A few days before 1 March, and despite the strong security measures Vera had taken to safeguard her stock one of the cars was stolen. This was the car with the number plate CF19BX. On 2 March Vera shipped the two remaining cars that she had in stock on the Merry Celt which sailed from Cardiff. On 2 March Vera bought 2 Classic Style Super Deluxe Glamorgan Cars which had been shipped on the Celtic Pride on 1 March in order to complete the contract with Paul. The number plates on these cars were NF1BX and NF2BX.

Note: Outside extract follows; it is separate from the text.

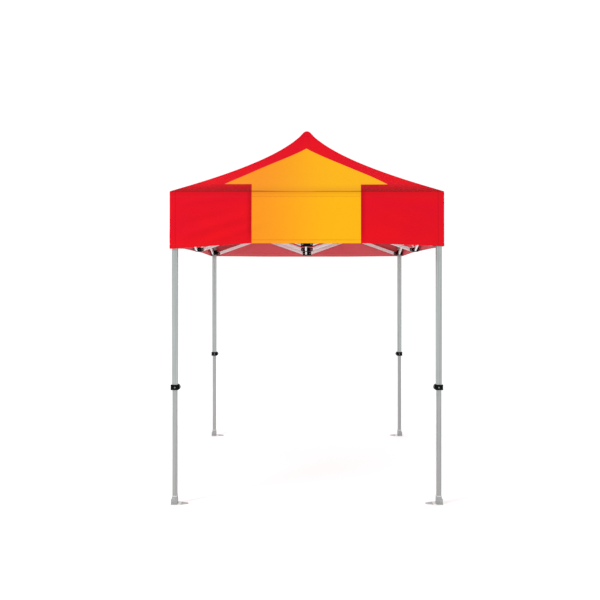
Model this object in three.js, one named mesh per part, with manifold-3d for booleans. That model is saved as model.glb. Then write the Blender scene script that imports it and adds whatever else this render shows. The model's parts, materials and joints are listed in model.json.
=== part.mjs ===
// Pop up canopy: a folding scissor-truss frame on four telescoping legs, under a square fabric cover.
// Millimetres, +Z up, the front towards -Y, origin on the ground under the peak.
import * as THREE from 'three';
import { mergeVertices } from 'three/addons/utils/BufferGeometryUtils.js';
import Module from 'manifold-3d';

const wasm = await Module();
wasm.setup();

// ---- Driving sizes ----
const COVER_WIDTH = 1524; // 5 ft square cover
const VALANCE_DROP = 305; // 12 in
const EAVE_Z = 1742;
const PEAK_Z = 2250;
const CLOTH = 3; // cover wall across the valance
const ROOF_WALL = 4; // cover wall, measured upright
const ROOF_POWER = 0.65; // how hollow the roof's slope is
const ROOF_TIP = 0.027; // rounding of the peak, as a share of half the width
const ROOF_RINGS = [1, 0.75, 0.5, 0.28, 0.14, 0.06, 0.02];

const LEG_AT = 737; // leg centre from the middle planes
const OUTER_LEG = 30;
const OUTER_WALL = 1.5;
const INNER_LEG = 25;
const INNER_WALL = 1.2;
const OUTER_LEG_BOTTOM = 641.3;
const OUTER_LEG_TOP = 1729;
const INNER_LEG_TOP = 1000;

const TOP_PIVOT_Z = 1690;
const SCISSOR_DROP = 240; // upper pivot row to lower pivot row, frame open
const LOW_PIVOT_Z = TOP_PIVOT_Z - SCISSOR_DROP;
const CORNER_PIVOT = 36; // pivot to leg centre
const SIDE_PIVOT = 24; // pivot to the middle of a side bracket
const HUB_PIVOT = 30; // pivot to the centre pole
const ARM_PIVOT = 30; // arm's outer pivot to the side truss plane

const BAR_HEIGHT = 22;
const BAR_THICK = 11;
const BAR_GAP = 2; // between the two bars of a scissor
const PIN_R = 3.2;
const HOLE_R = 3.8;
const LUG = 3; // lug plate thickness
const LUG_GAP = 0.5;
const LUG_REACH = 9; // lug plate past its pivot

const SLEEVE = 20; // half width of the sleeves round a leg
const SLEEVE_BORE = 15.5;
const POLE_R = 11;
const POLE_TOP = 2220;

// ---- Materials ----
const paint = (name, colour, roughness, metalness) =>
  new THREE.MeshStandardMaterial({ name, color: colour, roughness, metalness, side: THREE.FrontSide });
const LEG_METAL = paint('leg_metal', 0xb6bcbc, 0.42, 0.85);
const BAR_METAL = paint('bar_metal', 0xd2d5d6, 0.4, 0.8);
const FOOT_METAL = paint('foot_metal', 0xa9adae, 0.55, 0.7);
const BLACK = paint('black_plastic', 0x141516, 0.5, 0);
const GREY = paint('grey_plastic', 0x8b9092, 0.5, 0);
const CLOTH_RED = paint('cover_fabric', 0xdc1c2a, 0.85, 0);

const group = new THREE.Group();
group.name = 'pop_up_canopy';

// ---- Shape helpers ----
function toSolid(geometry) {
  const bare = geometry.clone();
  bare.deleteAttribute('normal');
  bare.deleteAttribute('uv');
  const m = mergeVertices(bare, 1e-4);
  return new wasm.Manifold(new wasm.Mesh({
    numProp: 3,
    vertProperties: Float32Array.from(m.attributes.position.array),
    triVerts: Uint32Array.from(m.index.array),
  }));
}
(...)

Both ships arrived in Hamburg on the 3 March and Paul was informed of the arrival of the cars. When Paul went to the port and saw the two cars discharged from the Celtic Pride he refused to take delivery of them. He also found that the cars on the Merry Celt had the number plates CF29BX and CF40BX. Since he had a buyer for one of this type of car he took delivery of CF29BX but did not take delivery of CF40BX. The three rejected cars were ultimately returned to Vera. Paul insists that Vera return the price he paid for 4 cars and that Vera should pay him £1,000 for non-delivery of CF19BX since that was the loss of profit he was due to make on a sub sale of that car but which he could not complete since that car had not arrived. He also refuses to pay for the freight for any of the cars since the freight had been £550 per car. Vera insists that Paul should have taken delivery of the three cars so that Paul is liable for the losses he has made on resale of the cars and that he should pay the costs involved in the return of the cars and the freight of £550 she had paid for each of the four cars which arrived at Hamburg.

Critically assess the legal position as between Vera and Paul on the basis of these facts.

How would your answer differ, if at all, if instead of English law, the CISG applied to this contract?